In the year after their death the deceased receive approaching 100 items of Direct Mail

560,000 people who die every year in the UK will receive an average 80 items of direct mail in the year after their death. Some estimates put the actual figure even higher than this, in an article on The Telegraph’s website figures from the Deceased Preference Service show that 59 million pieces of Direct Mail a year are being sent to people who have died.images (11).jpg

Whatever the figure with over 1,500 deaths in the UK every day it’s vital that marketing databases are kept up to date to ensure cost-effective campaigns and avoid the negative publicity that mailing the deceased can create. It is absolutely vital that marketers regularly screen customer databases for deceased individuals, especially if mailing lists are used infrequently. With marketing budgets constantly under scrutiny, it is essential that marketers apply regular suppression techniques which help to ensure accurate targeting and demonstrate a strong ROI.

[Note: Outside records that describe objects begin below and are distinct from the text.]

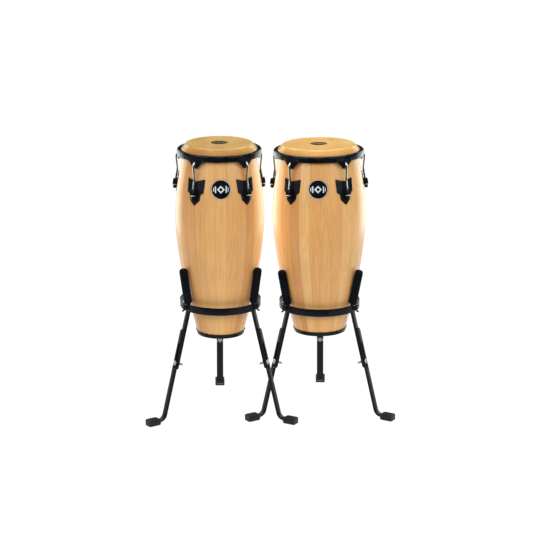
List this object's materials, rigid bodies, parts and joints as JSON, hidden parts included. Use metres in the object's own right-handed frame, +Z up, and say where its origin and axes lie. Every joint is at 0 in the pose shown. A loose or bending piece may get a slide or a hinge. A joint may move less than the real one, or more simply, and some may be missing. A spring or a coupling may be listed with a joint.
{
  "type": "conga drums",
  "caption": "Pair of tall barrel-shaped hand drums with skin heads, hook-tuned steel rims and open feet, each standing in a three-legged basket stand with height-adjustable legs.",
  "frame": {"origin": "on the floor, under the middle of the pair's outer box", "axes": "+Z up, +Y away from the players' side, +X from the smaller drum to the larger one"},
  "size_m": [0.928, 0.5694, 1.0287],
  "materials": {
    "wood": "clear gloss lacquer over light stave wood",
    "skin": "satin natural hide",
    "black_steel": "black powder coat, semi-gloss",
    "chrome": "polished",
    "foam": "matte soft sleeve",
    "badge_lacquer": "gloss black with a pale outline",
    "boot_rubber": "moulded rubber"
  },
  "bodies": {
    "stands": {"quinto_basket_ring": "black_steel", "quinto_upper_leg_front_left": "black_steel", "quinto_leg_sleeve_front_left": "foam", "quinto_upper_leg_front_right": "black_steel", "quinto_leg_sleeve_front_right": "foam", "quinto_upper_leg_rear": "black_steel", "quinto_leg_sleeve_rear": "foam", "conga_basket_ring": "black_steel", "conga_upper_leg_front_left": "black_steel", "conga_leg_sleeve_front_left": "foam", "conga_upper_leg_front_right": "black_steel", "conga_leg_sleeve_front_right": "foam", "conga_upper_leg_rear": "black_steel", "conga_leg_sleeve_rear": "foam"},
    "quinto_drum": {"quinto_shell": "wood", "quinto_bottom_ring": "black_steel", "quinto_head": "skin", "quinto_rim": "black_steel", "quinto_badge": "badge_lacquer", "quinto_tuning_hook_1": "chrome", "quinto_side_plate_1": "black_steel", "quinto_tuning_hook_2": "chrome", "quinto_side_plate_2": "black_steel", "quinto_tuning_hook_3": "chrome", "quinto_side_plate_3": "black_steel", "quinto_tuning_hook_4": "chrome", "quinto_side_plate_4": "black_steel", "quinto_tuning_hook_5": "chrome", "quinto_side_plate_5": "black_steel"},
    "quinto_tuning_nut_1": {"quinto_tuning_nut_1": "black_steel"},
    "quinto_tuning_nut_2": {"quinto_tuning_nut_2": "black_steel"},
    "quinto_tuning_nut_3": {"quinto_tuning_nut_3": "black_steel"},
    "quinto_tuning_nut_4": {"quinto_tuning_nut_4": "black_steel"},
    "quinto_tuning_nut_5": {"quinto_tuning_nut_5": "black_steel"},
    "quinto_lower_leg_front_left": {"quinto_lower_leg_front_left": "black_steel"},
    "quinto_lower_leg_front_right": {"quinto_lower_leg_front_right": "black_steel"},
    "quinto_lower_leg_rear": {"quinto_lower_leg_rear": "black_steel"},
    "conga_drum": {"conga_shell": "wood", "conga_bottom_ring": "black_steel", "conga_head": "skin", "conga_rim": "black_steel", "conga_badge": "badge_lacquer", "conga_tuning_hook_1": "chrome", "conga_side_plate_1": "black_steel", "conga_tuning_hook_2": "chrome", "conga_side_plate_2": "black_steel", "conga_tuning_hook_3": "chrome", "conga_side_plate_3": "black_steel", "conga_tuning_hook_4": "chrome", "conga_side_plate_4": "black_steel", "conga_tuning_hook_5": "chrome", "conga_side_plate_5": "black_steel"},
    "conga_tuning_nut_1": {"conga_tuning_nut_1": "black_steel"},
    "conga_tuning_nut_2": {"conga_tuning_nut_2": "black_steel"},
    "conga_tuning_nut_3": {"conga_tuning_nut_3": "black_steel"},
    "conga_tuning_nut_4": {"conga_tuning_nut_4": "black_steel"},
    "conga_tuning_nut_5": {"conga_tuning_nut_5": "black_steel"},
    "conga_lower_leg_front_left": {"conga_lower_leg_front_left": "black_steel"},
    "conga_lower_leg_front_right": {"conga_lower_leg_front_right": "black_steel"},
    "conga_lower_leg_rear": {"conga_lower_leg_rear": "black_steel"}
  },
  "joints": [
    {"name": "quinto_lift_out", "type": "slide", "parent": "stands", "child": "quinto_drum", "axis": [0, 0, 1], "range_m": [0, 0.3]},
    {"name": "quinto_nut_turn_1", "type": "hinge", "parent": "quinto_drum", "child": "quinto_tuning_nut_1", "pos_m": [-0.35457, -0.0396, 0.85439], "axis": [0.1609, -0.0488, 0.9858], "continuous": true},
    {"name": "quinto_nut_turn_2", "type": "hinge", "parent": "quinto_drum", "child": "quinto_tuning_nut_2", "pos_m": [-0.28069, -0.22811, 0.85308], "axis": [0.0896, 0.1332, 0.987], "continuous": true},
    {"name": "quinto_nut_turn_3", "type": "hinge", "parent": "quinto_drum", "child": "quinto_tuning_nut_3", "pos_m": [-0.07857, -0.2161, 0.85316], "axis": [-0.1056, 0.1216, 0.9869], "continuous": true},
    {"name": "quinto_nut_turn_4", "type": "hinge", "parent": "quinto_drum", "child": "quinto_tuning_nut_4", "pos_m": [-0.02753, -0.02017, 0.85453], "axis": [-0.1548, -0.0676, 0.9856], "continuous": true},
    {"name": "quinto_nut_turn_5", "type": "hinge", "parent": "quinto_drum", "child": "quinto_tuning_nut_5", "pos_m": [-0.19811, 0.08892, 0.85529], "axis": [0.0099, -0.1729, 0.9849], "continuous": true},
    {"name": "quinto_leg_slide_front_left", "type": "slide", "parent": "stands", "child": "quinto_lower_leg_front_left", "axis": [-0.2107, -0.1503, -0.9659], "range_m": [-0.022, 0.07]},
    {"name": "quinto_leg_slide_front_right", "type": "slide", "parent": "stands", "child": "quinto_lower_leg_front_right", "axis": [0.223, -0.1314, -0.9659], "range_m": [-0.022, 0.07]},
    {"name": "quinto_leg_slide_rear", "type": "slide", "parent": "stands", "child": "quinto_lower_leg_rear", "axis": [-0.0113, 0.2586, -0.9659], "range_m": [-0.022, 0.07]},
    {"name": "conga_lift_out", "type": "slide", "parent": "stands", "child": "conga_drum", "axis": [0, 0, 1], "range_m": [0, 0.3]},
    {"name": "conga_nut_turn_1", "type": "hinge", "parent": "conga_drum", "child": "conga_tuning_nut_1", "pos_m": [0.00456, 0.03077, 0.83912], "axis": [0.1466, -0.0447, 0.9882], "continuous": true},
    {"name": "conga_nut_turn_2", "type": "hinge", "parent": "conga_drum", "child": "conga_tuning_nut_2", "pos_m": [0.06347, -0.1774, 0.84276], "axis": [0.0924, 0.1469, 0.9848], "continuous": true},
    {"name": "conga_nut_turn_3", "type": "hinge", "parent": "conga_drum", "child": "conga_tuning_nut_3", "pos_m": [0.27967, -0.18566, 0.8456], "axis": [-0.1066, 0.1545, 0.9822], "continuous": true},
    {"name": "conga_nut_turn_4", "type": "hinge", "parent": "conga_drum", "child": "conga_tuning_nut_4", "pos_m": [0.35438, 0.01739, 0.8437], "axis": [-0.1754, -0.0324, 0.984], "continuous": true},
    {"name": "conga_nut_turn_5", "type": "hinge", "parent": "conga_drum", "child": "conga_tuning_nut_5", "pos_m": [0.18435, 0.15116, 0.83969], "axis": [-0.0189, -0.1555, 0.9877], "continuous": true},
    {"name": "conga_leg_slide_front_left", "type": "slide", "parent": "stands", "child": "conga_lower_leg_front_left", "axis": [-0.2171, -0.141, -0.9659], "range_m": [-0.022, 0.07]},
    {"name": "conga_leg_slide_front_right", "type": "slide", "parent": "stands", "child": "conga_lower_leg_front_right", "axis": [0.2195, -0.1372, -0.9659], "range_m": [-0.022, 0.07]},
    {"name": "conga_leg_slide_rear", "type": "slide", "parent": "stands", "child": "conga_lower_leg_rear", "axis": [0.0108, 0.2586, -0.9659], "range_m": [-0.022, 0.07]}
  ]
}
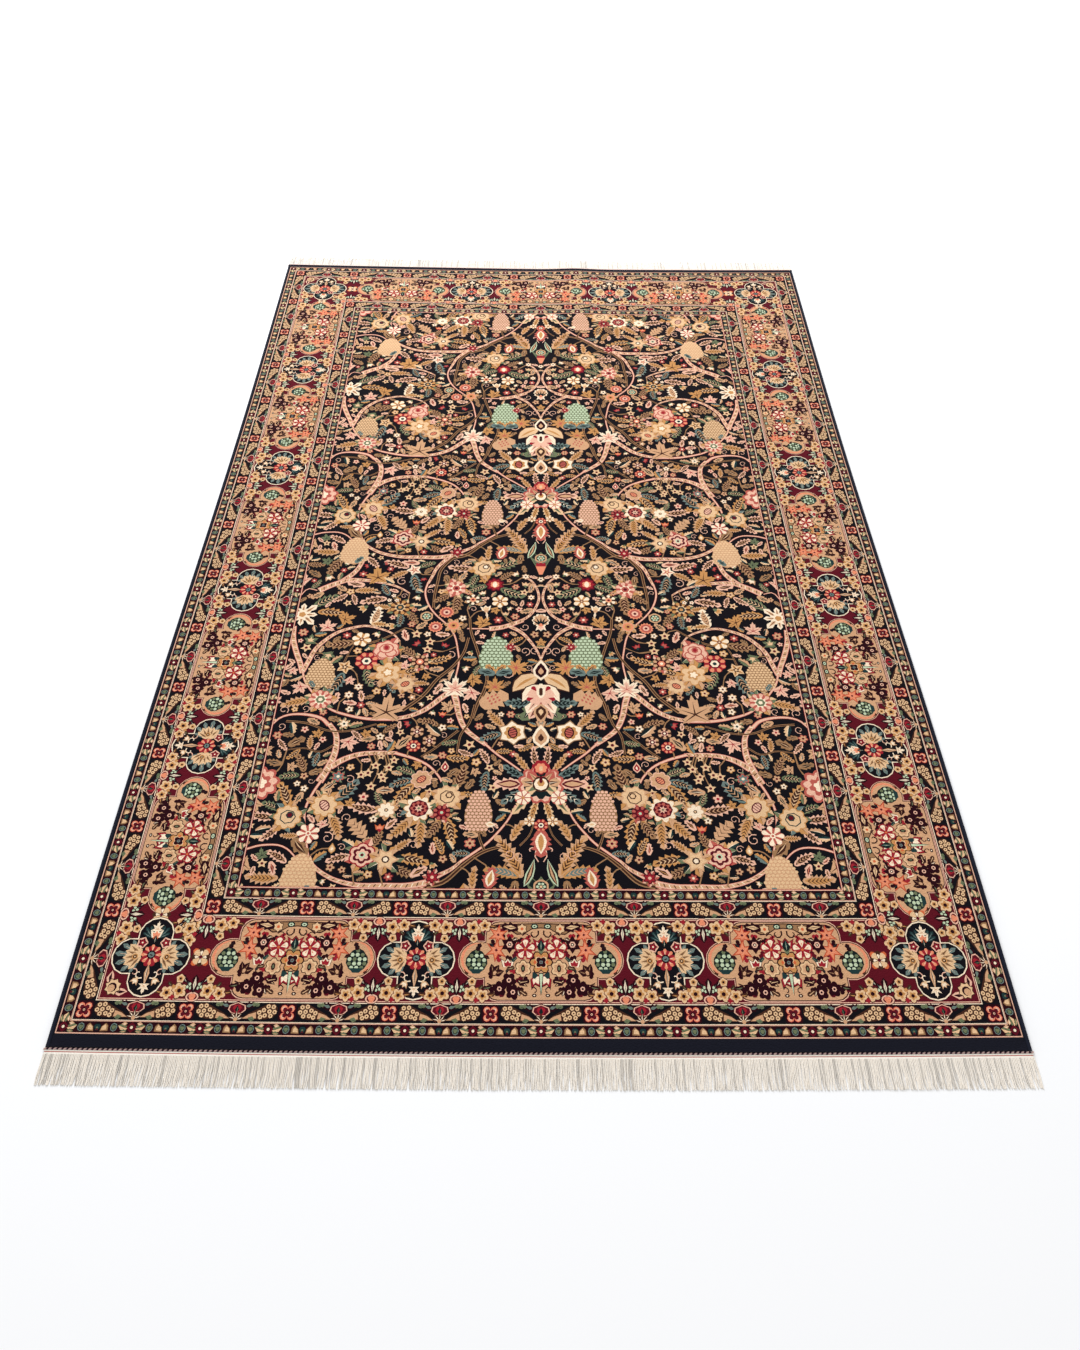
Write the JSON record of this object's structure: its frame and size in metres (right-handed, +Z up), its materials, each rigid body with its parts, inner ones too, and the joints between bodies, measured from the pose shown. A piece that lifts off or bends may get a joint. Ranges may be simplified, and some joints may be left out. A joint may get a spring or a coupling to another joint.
{
  "type": "hand-knotted floral pile rug",
  "caption": "Flat rectangular wool pile rug with a traditional floral field and borders, overcast side cords, twined end rows and cotton fringe at both ends; lies on a floor.",
  "frame": {"origin": "centre of the rug's footprint, on the floor", "axes": "+X across the rug, +Y along its length away from the near end, +Z up from the floor"},
  "size_m": [1.8306, 2.9152, 0.0097],
  "materials": {
    "pile_wool": "short cut wool pile, matt with a faint sheen, floral design in navy, burgundy, tan, pink, gold and green",
    "cord_wool": "navy wool overcasting, matt",
    "twined_yarn": "pinkish white and navy twined yarn, matt",
    "fringe_cotton": "off-white cotton, flat-woven web and loose warp ends"
  },
  "bodies": {
    "root": {"pile": "pile_wool", "side_cord_left": "cord_wool", "side_cord_right": "cord_wool", "twined_row_near": "twined_yarn", "twined_row_far": "twined_yarn", "fringe_near": "fringe_cotton", "fringe_far": "fringe_cotton"}
  },
  "joints": []
}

However, wasting your precious marketing budget is only part of the story. It can also be extremely upsetting for relatives when they continue to receive mailings addressed to loved ones they have lost and it creates the wrong impression about your organisation’s customer relationships. It could even result in bad PR which may do more widespread damage to your reputation. Statistics also show that damage to brand names through mailing deceased people is at an all time high with 30 per cent of consumers saying they would not buy from such a company. Furthermore the Information Commissioners Office (ICO) say that the most common complaint they receive concerns mailings sent to deceased loved ones.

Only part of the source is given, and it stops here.